- Data lines
* begin *

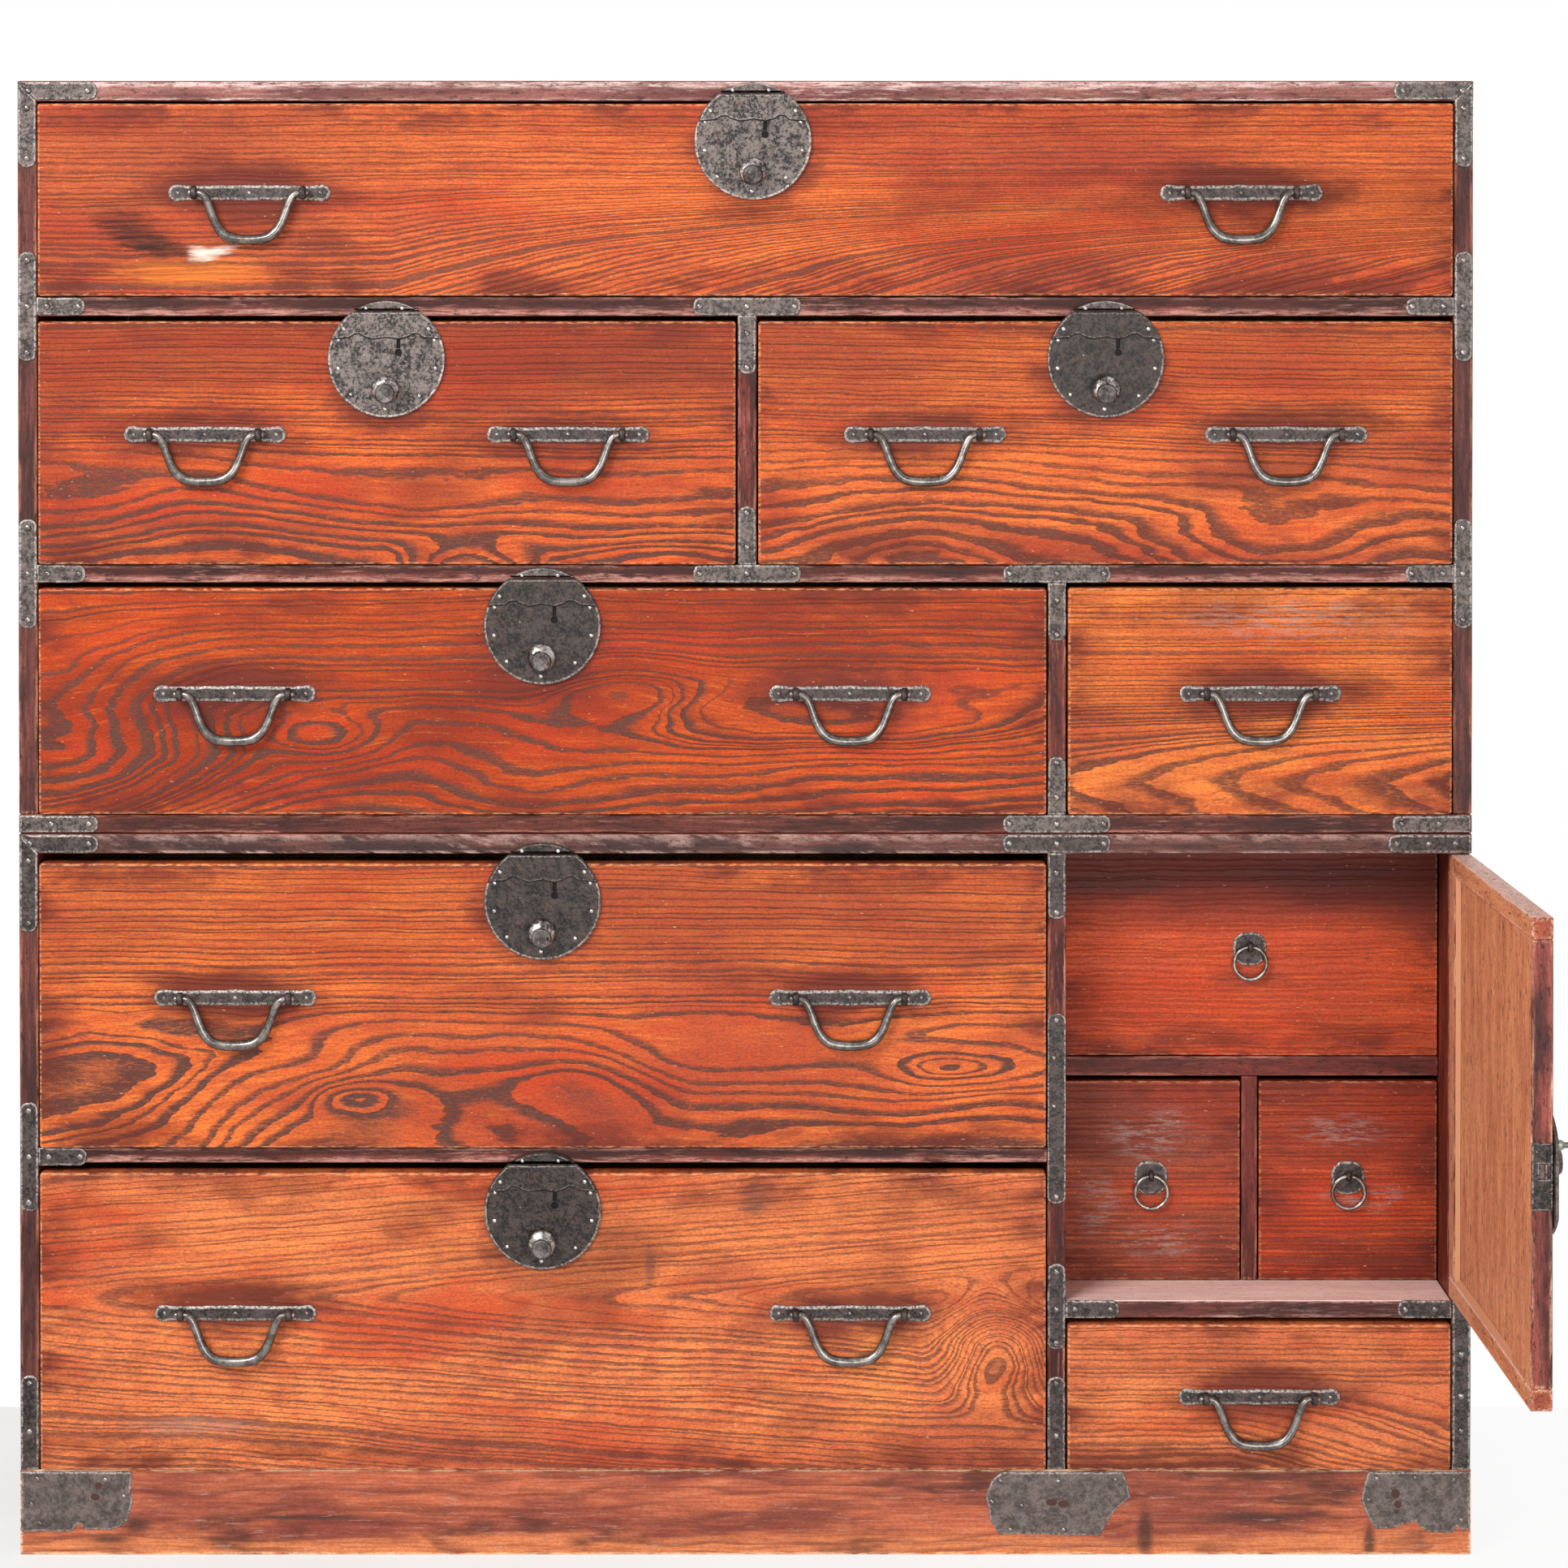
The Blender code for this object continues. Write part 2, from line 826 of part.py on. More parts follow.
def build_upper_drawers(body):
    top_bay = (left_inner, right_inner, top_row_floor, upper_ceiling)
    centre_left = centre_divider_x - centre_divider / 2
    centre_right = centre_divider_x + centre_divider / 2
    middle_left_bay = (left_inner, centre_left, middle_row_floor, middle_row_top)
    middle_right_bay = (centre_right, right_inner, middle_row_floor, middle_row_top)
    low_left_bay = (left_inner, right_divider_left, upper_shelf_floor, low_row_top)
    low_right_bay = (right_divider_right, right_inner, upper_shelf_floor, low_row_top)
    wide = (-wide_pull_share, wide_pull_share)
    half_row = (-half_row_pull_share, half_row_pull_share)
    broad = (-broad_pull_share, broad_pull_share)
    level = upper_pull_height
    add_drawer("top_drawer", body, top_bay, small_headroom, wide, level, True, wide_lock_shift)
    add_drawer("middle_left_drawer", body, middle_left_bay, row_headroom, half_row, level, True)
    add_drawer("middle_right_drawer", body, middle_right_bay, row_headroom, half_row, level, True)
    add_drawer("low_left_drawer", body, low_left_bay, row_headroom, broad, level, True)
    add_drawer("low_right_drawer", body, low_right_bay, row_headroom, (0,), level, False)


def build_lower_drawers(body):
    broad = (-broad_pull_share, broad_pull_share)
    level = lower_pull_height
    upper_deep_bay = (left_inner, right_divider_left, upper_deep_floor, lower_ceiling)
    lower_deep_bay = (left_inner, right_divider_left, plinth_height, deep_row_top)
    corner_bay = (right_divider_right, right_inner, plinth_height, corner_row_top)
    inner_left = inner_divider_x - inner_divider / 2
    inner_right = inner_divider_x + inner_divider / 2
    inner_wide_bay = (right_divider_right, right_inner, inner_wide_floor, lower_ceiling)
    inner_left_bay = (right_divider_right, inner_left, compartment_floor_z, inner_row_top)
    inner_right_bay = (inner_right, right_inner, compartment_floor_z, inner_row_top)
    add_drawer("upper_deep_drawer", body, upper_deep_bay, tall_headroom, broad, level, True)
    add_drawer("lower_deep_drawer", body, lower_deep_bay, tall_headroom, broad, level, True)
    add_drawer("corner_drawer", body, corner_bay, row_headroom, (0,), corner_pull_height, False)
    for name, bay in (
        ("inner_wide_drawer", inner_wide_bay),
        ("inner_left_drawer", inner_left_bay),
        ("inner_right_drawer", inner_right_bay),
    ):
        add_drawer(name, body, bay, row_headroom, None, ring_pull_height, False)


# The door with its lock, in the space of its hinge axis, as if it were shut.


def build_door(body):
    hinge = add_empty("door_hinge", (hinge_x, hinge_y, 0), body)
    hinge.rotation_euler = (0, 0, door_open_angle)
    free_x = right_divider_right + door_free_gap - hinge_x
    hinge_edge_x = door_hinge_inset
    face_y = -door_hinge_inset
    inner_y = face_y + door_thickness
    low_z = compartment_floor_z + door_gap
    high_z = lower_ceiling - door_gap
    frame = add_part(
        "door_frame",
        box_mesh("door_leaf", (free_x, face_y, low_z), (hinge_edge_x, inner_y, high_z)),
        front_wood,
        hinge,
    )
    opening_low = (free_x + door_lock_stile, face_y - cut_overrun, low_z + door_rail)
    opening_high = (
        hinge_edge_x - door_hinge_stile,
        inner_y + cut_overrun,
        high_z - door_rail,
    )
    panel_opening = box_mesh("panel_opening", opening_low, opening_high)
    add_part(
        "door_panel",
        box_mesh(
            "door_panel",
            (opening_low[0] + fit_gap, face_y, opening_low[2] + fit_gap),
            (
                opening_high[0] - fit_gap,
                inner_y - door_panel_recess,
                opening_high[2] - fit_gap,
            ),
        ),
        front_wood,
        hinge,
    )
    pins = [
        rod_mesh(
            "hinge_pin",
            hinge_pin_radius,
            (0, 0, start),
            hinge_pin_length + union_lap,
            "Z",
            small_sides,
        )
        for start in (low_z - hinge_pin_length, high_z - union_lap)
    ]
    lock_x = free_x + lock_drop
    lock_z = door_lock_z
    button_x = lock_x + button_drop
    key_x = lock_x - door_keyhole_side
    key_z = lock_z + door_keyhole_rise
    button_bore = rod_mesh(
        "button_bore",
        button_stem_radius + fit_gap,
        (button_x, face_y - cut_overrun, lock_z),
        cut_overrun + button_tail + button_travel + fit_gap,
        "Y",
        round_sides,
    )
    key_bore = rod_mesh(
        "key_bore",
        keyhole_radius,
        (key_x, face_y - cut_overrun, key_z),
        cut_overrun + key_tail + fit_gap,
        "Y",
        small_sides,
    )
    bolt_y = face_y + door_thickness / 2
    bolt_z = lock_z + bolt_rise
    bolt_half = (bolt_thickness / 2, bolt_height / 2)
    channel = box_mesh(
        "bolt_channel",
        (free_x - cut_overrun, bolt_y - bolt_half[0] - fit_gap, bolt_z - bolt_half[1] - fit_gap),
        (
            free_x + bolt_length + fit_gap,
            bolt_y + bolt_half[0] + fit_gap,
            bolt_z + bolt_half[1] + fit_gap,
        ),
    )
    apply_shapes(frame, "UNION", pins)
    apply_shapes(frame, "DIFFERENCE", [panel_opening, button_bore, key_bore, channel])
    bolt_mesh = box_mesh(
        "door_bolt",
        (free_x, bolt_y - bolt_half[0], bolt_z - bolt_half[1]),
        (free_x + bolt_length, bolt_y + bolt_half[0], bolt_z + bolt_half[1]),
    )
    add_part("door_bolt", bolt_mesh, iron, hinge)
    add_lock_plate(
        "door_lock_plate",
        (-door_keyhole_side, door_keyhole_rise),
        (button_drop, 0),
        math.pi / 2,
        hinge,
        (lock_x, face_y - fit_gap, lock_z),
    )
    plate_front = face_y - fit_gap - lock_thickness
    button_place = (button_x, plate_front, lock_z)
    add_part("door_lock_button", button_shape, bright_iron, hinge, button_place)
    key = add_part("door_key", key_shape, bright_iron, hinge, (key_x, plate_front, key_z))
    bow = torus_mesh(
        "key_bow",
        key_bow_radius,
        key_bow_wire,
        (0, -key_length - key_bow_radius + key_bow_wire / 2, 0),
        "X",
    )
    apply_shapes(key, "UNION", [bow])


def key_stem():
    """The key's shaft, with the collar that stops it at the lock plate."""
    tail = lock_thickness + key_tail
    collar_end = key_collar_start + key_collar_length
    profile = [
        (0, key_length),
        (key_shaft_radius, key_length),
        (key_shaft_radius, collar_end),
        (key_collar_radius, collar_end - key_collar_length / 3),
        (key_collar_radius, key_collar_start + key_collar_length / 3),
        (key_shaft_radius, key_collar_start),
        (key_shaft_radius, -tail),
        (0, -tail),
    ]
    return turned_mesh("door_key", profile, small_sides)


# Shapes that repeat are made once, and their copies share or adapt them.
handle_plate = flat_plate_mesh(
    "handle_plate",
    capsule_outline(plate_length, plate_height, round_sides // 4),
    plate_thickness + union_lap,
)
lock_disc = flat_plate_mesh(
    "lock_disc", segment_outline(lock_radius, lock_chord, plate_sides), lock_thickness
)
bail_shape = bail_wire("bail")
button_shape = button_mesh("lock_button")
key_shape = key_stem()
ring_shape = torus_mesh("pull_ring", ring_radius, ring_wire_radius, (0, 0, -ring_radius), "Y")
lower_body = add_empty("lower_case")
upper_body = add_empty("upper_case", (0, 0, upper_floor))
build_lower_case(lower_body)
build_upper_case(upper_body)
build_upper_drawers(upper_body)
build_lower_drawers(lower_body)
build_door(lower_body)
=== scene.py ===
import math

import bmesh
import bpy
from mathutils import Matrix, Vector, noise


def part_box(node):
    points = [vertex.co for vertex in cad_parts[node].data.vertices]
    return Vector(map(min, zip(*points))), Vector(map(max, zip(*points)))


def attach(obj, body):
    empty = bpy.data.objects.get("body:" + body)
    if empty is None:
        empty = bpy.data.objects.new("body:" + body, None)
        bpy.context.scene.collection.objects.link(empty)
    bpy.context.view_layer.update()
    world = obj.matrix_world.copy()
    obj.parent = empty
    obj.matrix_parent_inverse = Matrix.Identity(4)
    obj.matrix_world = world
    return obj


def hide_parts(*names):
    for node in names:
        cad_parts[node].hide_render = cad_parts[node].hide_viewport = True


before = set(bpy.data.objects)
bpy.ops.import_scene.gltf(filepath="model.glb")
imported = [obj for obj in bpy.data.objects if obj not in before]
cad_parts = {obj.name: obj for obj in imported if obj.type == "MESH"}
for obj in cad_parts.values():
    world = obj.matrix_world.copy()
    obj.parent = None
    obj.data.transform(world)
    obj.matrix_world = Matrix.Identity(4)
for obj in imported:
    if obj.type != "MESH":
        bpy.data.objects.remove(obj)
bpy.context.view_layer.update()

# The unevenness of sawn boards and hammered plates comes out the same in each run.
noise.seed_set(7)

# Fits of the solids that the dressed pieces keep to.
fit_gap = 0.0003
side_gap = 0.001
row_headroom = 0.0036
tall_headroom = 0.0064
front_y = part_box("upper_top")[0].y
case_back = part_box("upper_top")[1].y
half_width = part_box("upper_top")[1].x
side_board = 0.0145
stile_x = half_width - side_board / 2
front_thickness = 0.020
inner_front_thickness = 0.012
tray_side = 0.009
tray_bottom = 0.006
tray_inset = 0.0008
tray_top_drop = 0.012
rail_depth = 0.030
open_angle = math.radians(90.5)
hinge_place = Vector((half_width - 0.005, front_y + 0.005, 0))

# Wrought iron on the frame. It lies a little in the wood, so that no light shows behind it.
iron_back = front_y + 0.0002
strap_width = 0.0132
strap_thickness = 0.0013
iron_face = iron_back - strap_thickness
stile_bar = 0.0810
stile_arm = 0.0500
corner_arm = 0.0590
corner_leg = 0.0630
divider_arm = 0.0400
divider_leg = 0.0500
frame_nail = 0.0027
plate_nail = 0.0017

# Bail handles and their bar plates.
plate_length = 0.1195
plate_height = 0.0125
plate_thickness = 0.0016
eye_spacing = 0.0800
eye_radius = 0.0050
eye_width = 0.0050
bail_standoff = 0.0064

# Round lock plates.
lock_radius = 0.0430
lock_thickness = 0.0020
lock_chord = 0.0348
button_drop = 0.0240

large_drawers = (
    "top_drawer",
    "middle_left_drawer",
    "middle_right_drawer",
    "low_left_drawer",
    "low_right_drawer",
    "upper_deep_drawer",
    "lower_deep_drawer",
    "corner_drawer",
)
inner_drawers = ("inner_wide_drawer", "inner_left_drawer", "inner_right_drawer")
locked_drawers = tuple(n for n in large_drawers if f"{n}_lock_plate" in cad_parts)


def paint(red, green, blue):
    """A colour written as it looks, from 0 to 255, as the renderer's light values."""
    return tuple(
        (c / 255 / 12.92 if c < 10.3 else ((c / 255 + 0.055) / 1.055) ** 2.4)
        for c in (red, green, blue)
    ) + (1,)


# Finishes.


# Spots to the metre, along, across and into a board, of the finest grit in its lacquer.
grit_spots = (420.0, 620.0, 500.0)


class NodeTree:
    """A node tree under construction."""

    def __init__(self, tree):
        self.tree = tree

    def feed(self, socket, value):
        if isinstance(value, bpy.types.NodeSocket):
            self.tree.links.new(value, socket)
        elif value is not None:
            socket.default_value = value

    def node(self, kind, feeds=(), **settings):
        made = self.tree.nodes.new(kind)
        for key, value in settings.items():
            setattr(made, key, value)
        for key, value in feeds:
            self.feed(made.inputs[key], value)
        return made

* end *

- Required task
Copy out each line of the data where the string "names" appears.

- Task solution
def hide_parts(*names):
    for node in names:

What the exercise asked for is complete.